Affirming in part, reversing in part. Affirming in part, the ACM concluded that there was sufficient evidence to support an inference that Palmer had been driving the vehicle and the convictions for negligent driving and failure to obey designated lane directions. The Court found that his shoes being wet and covered in grass indicated that he was walking in the area where the vehicle was stopped, along with a card in the vehicle with his name on it, and him being in possession of the only key to the vehicle, were sufficient evidence for the negligent driving charges. However, the ACM reversed the convictions for driving under the influence and driving impaired, because the evidence did not show when the single-vehicle accident occurred or whether Palmer drank alcohol after the accident but before police arrived on scene. The warmth of the hood of the vehicle, the empty Fireball bottle next to the vehicle, the nature of the single-vehicle crash, and the struck down road sign were insufficient for such convictions, absent a temporal connection between the intoxication and the driving.

Holding. To prove the critical element of the crime of DUI or DWI, the State needed to offer specific evidence that the defendant was under the influence or impaired at the time the defendant was driving. The mere fact that appellant was found under the influence of alcohol at the scene of a single-vehicle accident does not support a finding that he was under the influence of alcohol at the time he drove the vehicle.

Two lines of cases. Two lines of cases supported the parties’ contention. The Missouri cases supported Palmer’s position about the need for a temporal connection between a defendant’s observed intoxication and his last operation of a motor vehicle. The Texas cases supported the State’s position regarding circumstantial inferences to be drawn from a defendant’s intoxication at the scene.
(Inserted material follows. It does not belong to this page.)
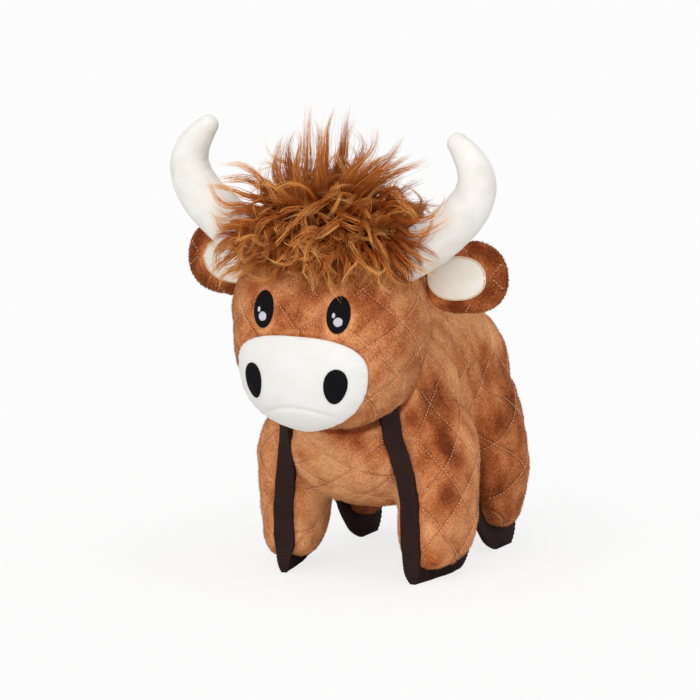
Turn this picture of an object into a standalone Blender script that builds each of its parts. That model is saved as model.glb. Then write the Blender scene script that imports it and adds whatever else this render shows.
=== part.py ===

Reasoning. The ACM sided with the Missouri cases. It adhered to the precedent set by the Supreme Court of Maryland in Thomas v. State, 277 Md. 314 (1976). In Thomas, theSCM held that being intoxicated in the driver’s seat of a vehicle parked on the side of the road was insufficient evidence to show that the defendant had driven the vehicle while intoxicated. Indeed, in Thomas, there was no evidence indicating how long the vehicle had been parked on the roadside, whether the defendant— who was found alone— had driven to the location or if he had been dropped off by another individual, or whether the vehicle was operable. The Thomas Court relied upon State v. Sanford, 108 A.2d 516 (Vt. 1954). In Sanford, the Supreme Court of Vermont concluded that evidence of the defendant, asleep and intoxicated in the front seat of a vehicle which had run off the road, was not sufficient to support a conviction of driving under the influence due to the absence of evidence regarding when the defendant drove off of the road or whether he had been drinking before the off-roading.
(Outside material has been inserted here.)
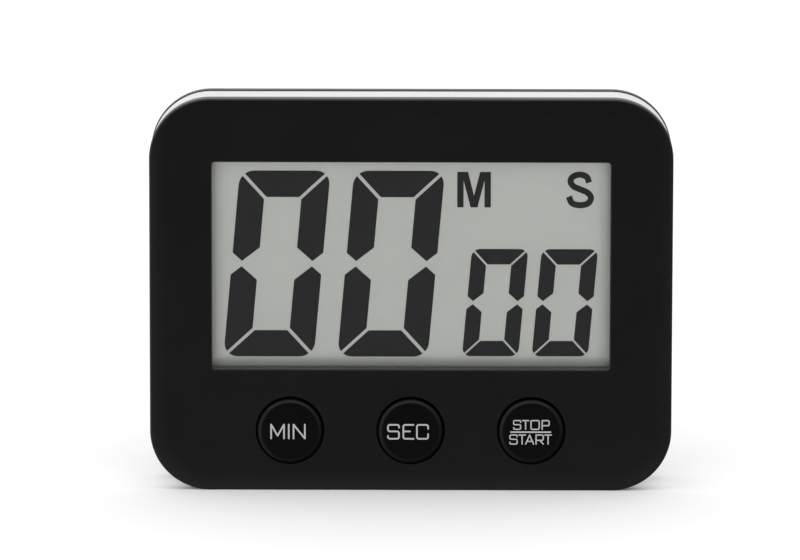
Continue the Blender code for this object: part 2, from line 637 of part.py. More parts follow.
def make_sounder(case):
    """The piezo sounder, a brass disc with a ceramic layer, and its two wires."""
    plate_back = SOUNDER_LEDGE - SHEET_GAP
    plate_front = plate_back - 0.2
    ceramic_front = plate_front - SHEET_GAP - 0.2
    solid("sounder_plate", disc_at(SOUNDER_RADIUS, plate_front, plate_back), BRASS, case)
    solid("sounder_ceramic", disc_at(7.0, ceramic_front, ceramic_front + 0.2), WHITE_CERAMIC, case)
    make_wire("sounder_wire_1", 26.5, ceramic_front - 0.5, RED_JACKET, case)
    make_wire("sounder_wire_2", 22.5, ceramic_front - 0.5, BLACK_JACKET, case)


def make_wire(name, z, depth, look, case):
    """A short wire from the sounder to the board, along one smooth curve."""
    end_depth = BOARD_BACK + 0.5
    start, lean_out = Vector((21.0, depth, z)), Vector((18.5, depth, z))
    lean_in, end = Vector((15.5, end_depth, z)), Vector((12.5, end_depth, z))
    curve = bpy.data.curves.new(name, "CURVE")
    curve.dimensions = "3D"
    curve.bevel_depth = 0.3 * MM
    curve.bevel_resolution = 2
    curve.use_fill_caps = True
    steps = 12
    spline = curve.splines.new("POLY")
    spline.points.add(steps)
    for step, point in enumerate(spline.points):
        t = step / steps
        u = 1 - t
        place = u ** 3 * start + 3 * u * u * t * lean_out + 3 * u * t * t * lean_in + t ** 3 * end
        point.co = (*(place * MM), 1.0)
    curve.materials.append(material(name, look))
    wire = bpy.data.objects.new(name, curve)
    wire.parent = case
    bpy.context.collection.objects.link(wire)


# ---------------------------------------------------------------- the whole timer

def clear_scene():
    for item in list(bpy.data.objects):
        bpy.data.objects.remove(item, do_unlink=True)


def build():
    clear_scene()
    # The case hangs from its front face, so depths become Y, and its bottom edge lies at Z = 0.
    case = anchor("case_frame", 0, FRONT_Y, 0)
    make_front_panel(case)
    make_middle_housing(case)
    make_back_cover(case)
    make_magnets(case)
    make_screws(case)
    make_display(case)
    make_display_frame(case)
    make_circuit_board(case)
    make_board_parts(case)
    make_keypad_sheet(case)
    for name, x in zip(("min_button", "sec_button", "start_stop_button"), button_places()):
        make_button(name, x, case)
    make_stand(case)
    make_cell(case)
    make_cell_door(case)
    make_sounder(case)
    bpy.context.view_layer.update()


build()
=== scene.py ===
"""The looks of a digital kitchen timer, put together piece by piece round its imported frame.

Every size is in metres. Places come from the boxes of the frame's nodes.
"""
import math

import bmesh
import bpy
from mathutils import Matrix, Vector


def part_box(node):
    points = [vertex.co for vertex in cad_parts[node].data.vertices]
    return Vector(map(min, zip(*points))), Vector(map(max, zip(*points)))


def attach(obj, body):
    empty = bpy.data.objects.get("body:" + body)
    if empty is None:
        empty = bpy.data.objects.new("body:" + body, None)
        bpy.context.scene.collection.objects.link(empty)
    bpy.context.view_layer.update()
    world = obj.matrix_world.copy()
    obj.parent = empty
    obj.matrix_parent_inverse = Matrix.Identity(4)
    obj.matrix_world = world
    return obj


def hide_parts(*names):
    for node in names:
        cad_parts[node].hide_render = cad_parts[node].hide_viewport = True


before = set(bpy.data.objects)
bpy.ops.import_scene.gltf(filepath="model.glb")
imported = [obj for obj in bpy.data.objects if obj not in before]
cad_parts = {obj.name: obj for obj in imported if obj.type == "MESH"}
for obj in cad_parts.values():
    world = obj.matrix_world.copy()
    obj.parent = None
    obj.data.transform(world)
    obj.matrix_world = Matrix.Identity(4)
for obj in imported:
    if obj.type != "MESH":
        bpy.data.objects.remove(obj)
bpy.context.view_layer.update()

bpy.ops.object.select_all(action="DESELECT")

# ---------------------------------------------------------------- the table, the light and the camera
# A plain white table top that runs on past the edges of the view, in an even pale room. One large soft
# light hangs overhead and one low, wide softbox stands in front. Behind the camera the room is dark.

MM = 0.001
face_low, face_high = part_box("front_panel")
face_centre = Vector(((face_low.x + face_high.x) / 2, face_low.y, (face_low.z + face_high.z) / 2))

bpy.ops.mesh.primitive_plane_add(size=14, location=(0, 0, 0))
table = bpy.context.object
table.name = "table_top"
table.visible_glossy = False
white_paper = bpy.data.materials.new("white_paper")
white_paper.use_nodes = True
paper = white_paper.node_tree.nodes["Principled BSDF"]
paper.inputs["Base Color"].default_value = (0.92, 0.92, 0.92, 1)
paper.inputs["Roughness"].default_value = 0.9
paper.inputs["Specular IOR Level"].default_value = 0.1
table.data.materials.append(white_paper)

room = bpy.data.worlds.new("pale_room")
room.use_nodes = True
bpy.context.scene.world = room
tree = room.node_tree
tree.nodes.clear()
place = tree.nodes.new("ShaderNodeTexCoord")
split = tree.nodes.new("ShaderNodeSeparateXYZ")
tree.links.new(place.outputs["Generated"], split.inputs[0])
ahead = tree.nodes.new("ShaderNodeMapRange")
ahead.inputs["From Min"].default_value = -1.0
ahead.inputs["From Max"].default_value = 1.0
tree.links.new(split.outputs["Y"], ahead.inputs["Value"])
dark_side = tree.nodes.new("ShaderNodeValToRGB")
tree.links.new(ahead.outputs["Result"], dark_side.inputs["Fac"])
ramp = dark_side.color_ramp
ramp.elements[0].position = 0.006
ramp.elements[0].color = (0.08, 0.08, 0.08, 1)
ramp.elements[1].position = 0.30
ramp.elements[1].color = (0.95, 0.95, 0.95, 1)
for position, level in ((0.012, 0.24), (0.022, 0.50), (0.047, 0.85)):
    stop = ramp.elements.new(position)
    stop.color = (level, level, level, 1)
toward = tree.nodes.new("ShaderNodeVectorMath")
toward.operation = "DOT_PRODUCT"
toward.inputs[1].default_value = Vector((-0.5, -0.2, 0.85)).normalized()
tree.links.new(place.outputs["Generated"], toward.inputs[0])
upper_left = tree.nodes.new("ShaderNodeMapRange")
upper_left.inputs["From Min"].default_value = -0.8
upper_left.inputs["From Max"].default_value = 0.5
upper_left.inputs["To Min"].default_value = 0.1
tree.links.new(toward.outputs["Value"], upper_left.inputs["Value"])
mirrored = tree.nodes.new("ShaderNodeBackground")
tree.links.new(dark_side.outputs["Color"], mirrored.inputs["Color"])
tree.links.new(upper_left.outputs["Result"], mirrored.inputs["Strength"])
even = tree.nodes.new("ShaderNodeBackground")
even.inputs["Color"].default_value = (1, 1, 1, 1)
even.inputs["Strength"].default_value = 1.08
path = tree.nodes.new("ShaderNodeLightPath")
choice = tree.nodes.new("ShaderNodeMixShader")
tree.links.new(path.outputs["Is Glossy Ray"], choice.inputs["Fac"])
tree.links.new(even.outputs[0], choice.inputs[1])
tree.links.new(mirrored.outputs[0], choice.inputs[2])
out = tree.nodes.new("ShaderNodeOutputWorld")
tree.links.new(choice.outputs[0], out.inputs["Surface"])

bpy.ops.object.light_add(type="SUN", location=(-0.25, -0.35, 1.0))
overhead = bpy.context.object
overhead.name = "overhead_light"
overhead.data.angle = math.radians(80)
overhead.data.energy = 0.35
overhead.rotation_euler = Vector((-0.25, -0.35, 1.0)).to_track_quat("Z", "Y").to_euler()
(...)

Is the warmth of the hood enough? The only evidence offered to indicate how recently the vehicle had been driven was the warmth of the hood felt by officers at the scene. Citing Gore v. State, 74 Md. App. 143 (1988), the ACM stated that the warmth of the hood could sufficiently support a finding that the defendant was driving the vehicle recently, if presented along with other circumstantial evidence. In Gore, the warmth of the hood was used with additional facts such as the key in the ignition in the “on” position, the battery light of the car being on, the transmission being in drive, and the defendant being found seated behind the steering wheel.

The Dissent. In his dissenting opinion, Judge Zic criticized the majority’s reliance on Sanford due to the “significant difference in evidentiary standards under Vermont and Maryland law.” Further, Judge Zic emphasized that the question to resolve is whether the State had established a reasonable likelihood that the appellant was driving under the influence of alcohol. Judge Zic would have held, based on the facts of this case, “that the evidence was sufficient for a jury to conclude that Mr. Palmer was under the influence of alcohol while driving.”